Difference Engine

Regarding the tyranny of voice, although don’t like Acker’s take on the problem, it is still a problem. Especially for a photographer. In a certain sense, you could say that photography involves “cutting up the world” and refashioning it into different pieces. If you look at it this way, just where is the voice? Photography need not be impelled by the desire to communicate a message, nor a desire to discover significance. In the first case photography might speak the ventriloquized voice of the camera operator, and in the second it might be described as listening to some transcendental voice outside the operator—a voice from an otherwise dumb world. Both these notions seem more than a bit self-important; they anthropomorphize the machine.

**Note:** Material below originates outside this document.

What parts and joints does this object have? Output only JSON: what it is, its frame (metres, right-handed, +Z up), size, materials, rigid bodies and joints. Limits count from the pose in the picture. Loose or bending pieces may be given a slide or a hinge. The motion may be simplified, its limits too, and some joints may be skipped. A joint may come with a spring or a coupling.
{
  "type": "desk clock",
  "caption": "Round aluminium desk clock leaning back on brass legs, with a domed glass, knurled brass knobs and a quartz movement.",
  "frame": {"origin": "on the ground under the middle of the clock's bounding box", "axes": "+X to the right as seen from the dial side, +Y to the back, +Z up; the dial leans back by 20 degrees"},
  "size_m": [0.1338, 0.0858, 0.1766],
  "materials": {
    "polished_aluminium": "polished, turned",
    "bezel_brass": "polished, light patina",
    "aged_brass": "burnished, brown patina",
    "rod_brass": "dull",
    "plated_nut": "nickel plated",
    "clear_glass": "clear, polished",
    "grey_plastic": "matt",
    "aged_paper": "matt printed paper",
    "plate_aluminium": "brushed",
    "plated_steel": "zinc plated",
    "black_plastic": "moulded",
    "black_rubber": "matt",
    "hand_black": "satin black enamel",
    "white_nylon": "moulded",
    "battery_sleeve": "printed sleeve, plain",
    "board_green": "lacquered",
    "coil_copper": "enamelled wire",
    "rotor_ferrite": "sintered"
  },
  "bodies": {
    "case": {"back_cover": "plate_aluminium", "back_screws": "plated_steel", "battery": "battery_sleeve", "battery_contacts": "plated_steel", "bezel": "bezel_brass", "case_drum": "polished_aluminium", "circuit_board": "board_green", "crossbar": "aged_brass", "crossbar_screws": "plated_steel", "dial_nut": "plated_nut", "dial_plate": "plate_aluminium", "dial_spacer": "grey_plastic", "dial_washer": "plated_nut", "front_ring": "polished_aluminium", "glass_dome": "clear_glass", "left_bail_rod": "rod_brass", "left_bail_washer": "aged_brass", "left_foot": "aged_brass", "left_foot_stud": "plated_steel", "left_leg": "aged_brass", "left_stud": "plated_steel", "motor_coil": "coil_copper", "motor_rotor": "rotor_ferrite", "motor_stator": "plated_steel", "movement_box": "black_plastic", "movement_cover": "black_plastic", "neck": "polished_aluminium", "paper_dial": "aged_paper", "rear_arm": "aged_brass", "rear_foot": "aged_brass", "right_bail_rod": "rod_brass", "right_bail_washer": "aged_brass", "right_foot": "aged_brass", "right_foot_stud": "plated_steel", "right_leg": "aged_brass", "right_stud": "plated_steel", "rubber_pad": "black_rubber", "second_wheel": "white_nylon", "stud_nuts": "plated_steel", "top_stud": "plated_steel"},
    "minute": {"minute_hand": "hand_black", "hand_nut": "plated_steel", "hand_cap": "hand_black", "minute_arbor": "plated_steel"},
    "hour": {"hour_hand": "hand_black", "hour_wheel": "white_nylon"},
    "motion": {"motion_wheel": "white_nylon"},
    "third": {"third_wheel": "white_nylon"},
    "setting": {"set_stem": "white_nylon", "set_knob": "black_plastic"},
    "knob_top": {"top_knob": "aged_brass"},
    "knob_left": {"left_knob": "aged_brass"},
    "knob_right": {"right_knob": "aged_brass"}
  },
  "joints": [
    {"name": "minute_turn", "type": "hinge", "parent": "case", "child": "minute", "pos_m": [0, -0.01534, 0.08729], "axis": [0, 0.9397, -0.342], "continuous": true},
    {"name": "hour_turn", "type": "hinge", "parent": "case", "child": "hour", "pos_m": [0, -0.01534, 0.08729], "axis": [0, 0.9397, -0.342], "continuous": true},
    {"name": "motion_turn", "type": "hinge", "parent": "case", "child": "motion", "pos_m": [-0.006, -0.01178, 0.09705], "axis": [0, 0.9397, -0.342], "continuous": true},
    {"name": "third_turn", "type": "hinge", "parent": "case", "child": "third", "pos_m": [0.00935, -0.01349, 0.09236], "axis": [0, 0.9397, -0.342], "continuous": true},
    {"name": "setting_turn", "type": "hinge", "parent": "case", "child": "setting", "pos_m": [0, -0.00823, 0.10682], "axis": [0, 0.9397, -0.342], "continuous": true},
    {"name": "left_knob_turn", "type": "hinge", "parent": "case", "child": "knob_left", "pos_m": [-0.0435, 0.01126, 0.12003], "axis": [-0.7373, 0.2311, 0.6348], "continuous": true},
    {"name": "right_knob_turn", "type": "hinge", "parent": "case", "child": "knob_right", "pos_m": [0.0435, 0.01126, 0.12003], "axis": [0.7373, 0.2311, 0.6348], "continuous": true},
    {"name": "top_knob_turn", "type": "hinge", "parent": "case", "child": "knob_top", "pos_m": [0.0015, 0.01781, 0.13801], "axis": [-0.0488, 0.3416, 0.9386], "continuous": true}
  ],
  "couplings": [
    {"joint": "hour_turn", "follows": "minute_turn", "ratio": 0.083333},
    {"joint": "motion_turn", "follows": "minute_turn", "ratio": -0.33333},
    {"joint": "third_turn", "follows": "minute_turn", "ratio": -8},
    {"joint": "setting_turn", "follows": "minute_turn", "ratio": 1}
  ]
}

Maybe a camera is more like a calculator. Cameras demonstrate the difference between what we see and what the camera sees. Images created by the camera are no more what we see than words are the substantive form of what we say. A word cannot smile or wink. Words are far too rigid. I don’t know how everyone else experiences things, but I don’t think in words. Sometimes I try to match word to thought and say it, but the result is always a ghost, a shadow of the full complexity of the thing I hold in mind. There is always a remainder, something left behind—a difference between thought and expression, or sight and depiction.

But we want to possess these things—I think it is unnatural to claim that we surrender our words or our visions by the act of constructing them as something which must stand separate from ourselves. I think the act of making these things is how we define ourselves. I started to read Breton’s Nadia again. The opening words ring.

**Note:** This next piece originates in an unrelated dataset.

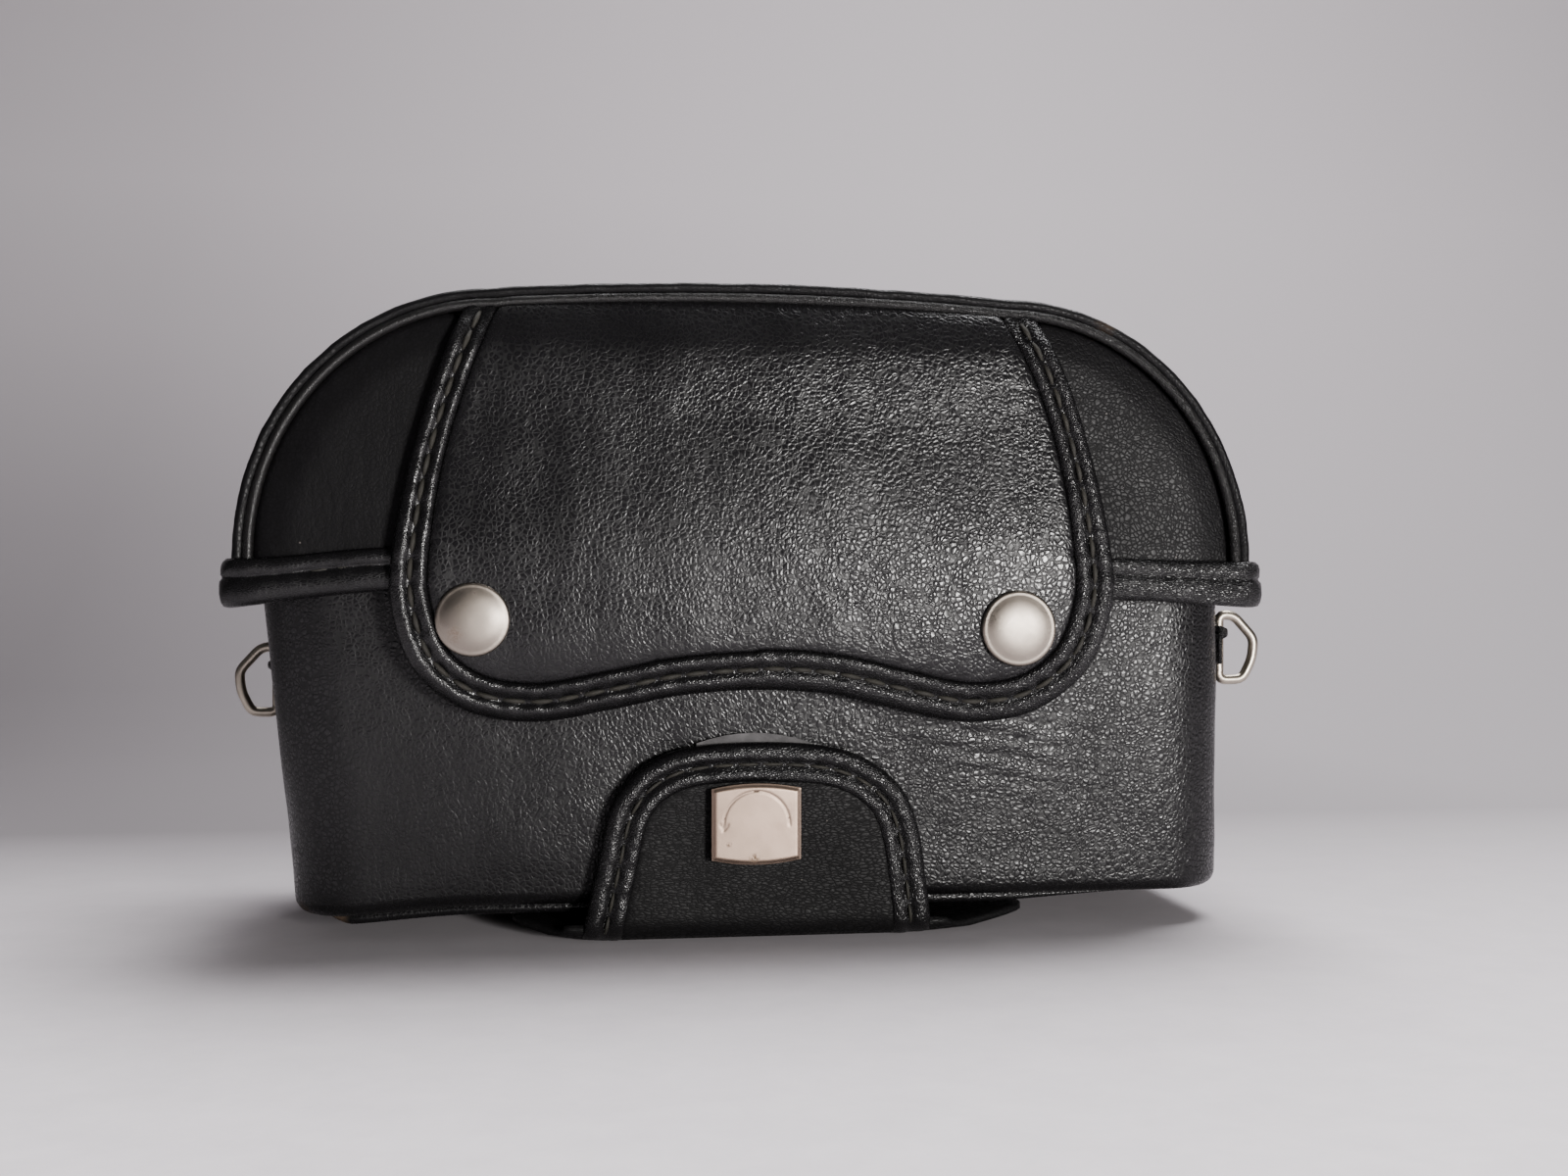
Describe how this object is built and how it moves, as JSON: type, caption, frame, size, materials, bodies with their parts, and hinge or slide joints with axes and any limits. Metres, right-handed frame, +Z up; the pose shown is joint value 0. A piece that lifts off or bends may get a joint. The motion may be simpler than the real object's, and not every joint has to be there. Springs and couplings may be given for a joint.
{
  "type": "stereo camera in ever-ready case",
  "caption": "Stereo camera buttoned into its arch-topped black leather ever-ready case, with snapped front flap, turn-lock tab and strap rings.",
  "frame": {"origin": "on the ground under the middle of the case, on the underside of the flat base flap", "axes": "+Z up; the front with its flap and lock faces -Y; +X is the right-hand side seen from the front"},
  "size_m": [0.1897, 0.0794, 0.1124],
  "materials": {
    "case_leather": "worn black pebbled leather, satin",
    "binding_leather": "black binding leather, slightly glossy",
    "suede": "brown suede lining, matte",
    "nickel": "satin nickel, aged",
    "steel": "plain steel",
    "satin_chrome": "satin chrome",
    "black_paint": "black enamel",
    "leatherette": "black grained covering",
    "lens_glass": "coated optical glass",
    "brass": "turned brass"
  },
  "bodies": {
    "lower_case": {"lower_case_shell": "case_leather", "lower_case_lining": "suede", "back_hinge_strip": "case_leather", "rear_foot_strip": "case_leather", "ring_loop_left": "case_leather", "ring_loop_right": "case_leather", "snap_stud_left": "steel", "snap_stud_right": "steel", "strike_plate": "nickel", "camera_body": "leatherette", "camera_bottom_plate": "satin_chrome", "camera_top_plate": "satin_chrome", "tripod_bush": "brass", "camera_back_door": "leatherette", "pressure_plate": "black_paint", "pressure_spring": "steel", "lens_board": "black_paint", "lens_mount_left": "satin_chrome", "lens_mount_right": "satin_chrome", "front_lens_left": "lens_glass", "front_lens_right": "lens_glass", "shutter_blades_left": "steel", "shutter_blades_right": "steel", "finder_front_window": "lens_glass", "finder_eyepiece": "lens_glass", "accessory_shoe": "satin_chrome"},
    "top_cover": {"cover_front_panel": "case_leather", "cover_back_panel": "case_leather", "cover_gusset": "case_leather", "cover_lining": "suede", "cover_front_piping": "binding_leather", "cover_back_piping": "binding_leather", "cover_band": "binding_leather"},
    "front_flap": {"front_flap_panel": "case_leather", "front_flap_binding": "binding_leather", "snap_cap_left": "nickel", "snap_cap_right": "nickel", "snap_socket_left": "steel", "snap_socket_right": "steel"},
    "base_flap": {"base_flap_sheet": "case_leather"},
    "tab": {"tab_panel": "case_leather", "tab_binding": "binding_leather"},
    "lock_button": {"lock_plate": "nickel", "lock_post": "steel"},
    "strap_ring_left": {"ring_left": "nickel"},
    "strap_ring_right": {"ring_right": "nickel"},
    "retaining_screw": {"case_screw": "nickel"},
    "release_button": {"shutter_button": "satin_chrome"},
    "advance": {"advance_knob": "satin_chrome", "take_up_spool": "black_paint"},
    "rewind": {"rewind_knob": "satin_chrome", "rewind_fork": "steel"},
    "sprocket": {"sprocket_shaft": "steel"},
    "counter": {"frame_counter": "black_paint"},
    "aperture_left": {"aperture_ring_left": "black_paint"},
    "aperture_right": {"aperture_ring_right": "black_paint"},
    "focus_left": {"focus_ring_left": "satin_chrome"},
    "focus_right": {"focus_ring_right": "satin_chrome"}
  },
  "joints": [
    {"name": "cover_hinge", "type": "hinge", "parent": "lower_case", "child": "top_cover", "pos_m": [0, 0.036, 0.058], "axis": [-1, 0, 0], "range_deg": [0, 135]},
    {"name": "flap_hinge", "type": "hinge", "parent": "top_cover", "child": "front_flap", "pos_m": [0, -0.0356, 0.1079], "axis": [-1, 0, 0], "range_deg": [0, 140]},
    {"name": "base_flap_hinge", "type": "hinge", "parent": "lower_case", "child": "base_flap", "pos_m": [0, 0.0242, 0.001], "axis": [1, 0, 0], "range_deg": [0, 60]},
    {"name": "tab_fold", "type": "hinge", "parent": "base_flap", "child": "tab", "pos_m": [0, -0.0346, 0.0018], "axis": [1, 0, 0], "range_deg": [0, 90]},
    {"name": "lock_turn", "type": "hinge", "parent": "tab", "child": "lock_button", "pos_m": [0, -0.0366, 0.0203], "axis": [0, -1, 0], "range_deg": [0, 90]},
    {"name": "ring_left_swing", "type": "hinge", "parent": "lower_case", "child": "strap_ring_left", "pos_m": [-0.0846, 0.004, 0.0433], "axis": [0, 0, 1], "range_deg": [-75, 75]},
    {"name": "ring_right_swing", "type": "hinge", "parent": "lower_case", "child": "strap_ring_right", "pos_m": [0.0897, -0.018, 0.0492], "axis": [0, 0, 1], "range_deg": [-75, 75]},
    {"name": "case_screw_turn", "type": "hinge", "parent": "lower_case", "child": "retaining_screw", "pos_m": [0, 0.008, 0.008], "axis": [0, 0, 1], "continuous": true},
    {"name": "shutter_press", "type": "slide", "parent": "lower_case", "child": "release_button", "axis": [0, 0, -1], "range_m": [0, 0.002], "stiffness_N_per_m": 300},
    {"name": "advance_turn", "type": "hinge", "parent": "lower_case", "child": "advance", "pos_m": [-0.061, 0.008, 0.08], "axis": [0, 0, 1], "continuous": true},
    {"name": "rewind_turn", "type": "hinge", "parent": "lower_case", "child": "rewind", "pos_m": [0.061, 0.008, 0.08], "axis": [0, 0, 1], "continuous": true},
    {"name": "sprocket_turn", "type": "hinge", "parent": "lower_case", "child": "sprocket", "pos_m": [-0.0506, 0.012, 0.04], "axis": [0, 0, 1], "continuous": true},
    {"name": "counter_turn", "type": "hinge", "parent": "lower_case", "child": "counter", "pos_m": [-0.033, 0.014, 0.075], "axis": [0, 0, 1], "continuous": true},
    {"name": "aperture_left_turn", "type": "hinge", "parent": "lower_case", "child": "aperture_left", "pos_m": [-0.035, -0.0129, 0.046], "axis": [0, -1, 0], "range_deg": [0, 60]},
    {"name": "aperture_right_turn", "type": "hinge", "parent": "lower_case", "child": "aperture_right", "pos_m": [0.035, -0.0129, 0.046], "axis": [0, -1, 0], "range_deg": [0, 60]},
    {"name": "focus_left_turn", "type": "hinge", "parent": "lower_case", "child": "focus_left", "pos_m": [-0.035, -0.019, 0.046], "axis": [0, -1, 0], "range_deg": [0, 120]},
    {"name": "focus_right_turn", "type": "hinge", "parent": "lower_case", "child": "focus_right", "pos_m": [0.035, -0.019, 0.046], "axis": [0, -1, 0], "range_deg": [0, 120]}
  ],
  "couplings": [
    {"joint": "sprocket_turn", "follows": "advance_turn", "ratio": 2},
    {"joint": "counter_turn", "follows": "advance_turn", "ratio": 0.1},
    {"joint": "aperture_right_turn", "follows": "aperture_left_turn", "ratio": 1},
    {"joint": "focus_right_turn", "follows": "focus_left_turn", "ratio": 1}
  ]
}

Who am I? If this once I were to rely on a proverb, then perhaps everything would amount to knowing whom I “haunt.” I must admit that this last word is misleading, tending to establish between certain things and myself relations that are stranger, more inescapable, more disturbing than I intended. Such a word means much more than it says, makes me, still alive, play a ghostly part, evidently referring to what I must have ceased to be in order to be the who I am.

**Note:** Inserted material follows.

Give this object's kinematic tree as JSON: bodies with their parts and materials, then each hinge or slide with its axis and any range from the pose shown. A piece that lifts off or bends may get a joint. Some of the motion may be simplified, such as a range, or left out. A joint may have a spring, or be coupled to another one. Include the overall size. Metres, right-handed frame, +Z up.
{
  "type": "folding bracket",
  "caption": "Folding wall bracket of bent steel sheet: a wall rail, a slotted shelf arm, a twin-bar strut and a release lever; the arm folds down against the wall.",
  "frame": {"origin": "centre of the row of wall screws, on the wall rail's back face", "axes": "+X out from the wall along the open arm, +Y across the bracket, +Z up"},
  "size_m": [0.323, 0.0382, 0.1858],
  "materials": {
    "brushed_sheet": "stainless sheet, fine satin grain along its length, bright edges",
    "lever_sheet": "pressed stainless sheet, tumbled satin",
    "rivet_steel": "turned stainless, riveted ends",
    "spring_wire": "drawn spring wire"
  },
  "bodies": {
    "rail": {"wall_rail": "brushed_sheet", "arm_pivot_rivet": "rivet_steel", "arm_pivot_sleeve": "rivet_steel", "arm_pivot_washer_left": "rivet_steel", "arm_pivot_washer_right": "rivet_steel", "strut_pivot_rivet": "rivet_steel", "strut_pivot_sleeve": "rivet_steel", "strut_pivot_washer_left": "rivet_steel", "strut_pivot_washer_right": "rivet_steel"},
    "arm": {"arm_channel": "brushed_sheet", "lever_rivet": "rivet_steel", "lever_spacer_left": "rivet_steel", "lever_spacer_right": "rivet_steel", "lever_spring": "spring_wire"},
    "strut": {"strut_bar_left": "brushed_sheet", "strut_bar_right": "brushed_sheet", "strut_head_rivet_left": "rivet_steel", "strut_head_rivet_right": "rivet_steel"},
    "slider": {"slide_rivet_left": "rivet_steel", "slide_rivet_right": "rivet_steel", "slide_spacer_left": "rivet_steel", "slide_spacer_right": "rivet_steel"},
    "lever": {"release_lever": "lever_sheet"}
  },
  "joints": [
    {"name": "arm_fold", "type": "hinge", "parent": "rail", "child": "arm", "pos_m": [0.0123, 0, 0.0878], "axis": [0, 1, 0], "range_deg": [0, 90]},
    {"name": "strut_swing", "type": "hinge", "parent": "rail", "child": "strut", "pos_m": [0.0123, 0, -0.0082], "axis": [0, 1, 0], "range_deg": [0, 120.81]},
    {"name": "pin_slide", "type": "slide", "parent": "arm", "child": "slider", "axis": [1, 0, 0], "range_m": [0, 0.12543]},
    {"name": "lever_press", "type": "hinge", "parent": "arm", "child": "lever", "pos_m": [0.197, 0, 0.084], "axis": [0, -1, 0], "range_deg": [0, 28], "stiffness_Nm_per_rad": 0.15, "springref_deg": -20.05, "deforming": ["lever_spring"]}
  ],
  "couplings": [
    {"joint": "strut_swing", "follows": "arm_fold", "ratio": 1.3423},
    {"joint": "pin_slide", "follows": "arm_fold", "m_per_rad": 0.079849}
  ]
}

To photograph something is to make it past. In each moment that you see something or say something, you move forward to be a thing constructed by that ghost of a thought that you have fixed upon your memory or uttered. Because it was you that experienced its departure, you can only compare your thoughts with others to try to fix a place for it as “real.”

I strive, in relation to other men, to discover the nature, if not the necessity of my difference from them. Is it not precisely to the degree that I become conscious of that difference that I shall recognize what I alone have been put on this earth to do, what unique message I alone may bear, so that I alone can answer for its fate?

I feel that, if I have a voice, it is only because that voice can be said to be different from others. I cannot accept the position that voices are always the construction of circumstances or experiences, nor that they are stolen from others we meet. Selves are not stable, or consistent, or anything like it—they seem to be a constant matter of calculating difference, and accepting responsibility for that difference. Not difference for the sake of being different, but difference for the sake of determining who one is not.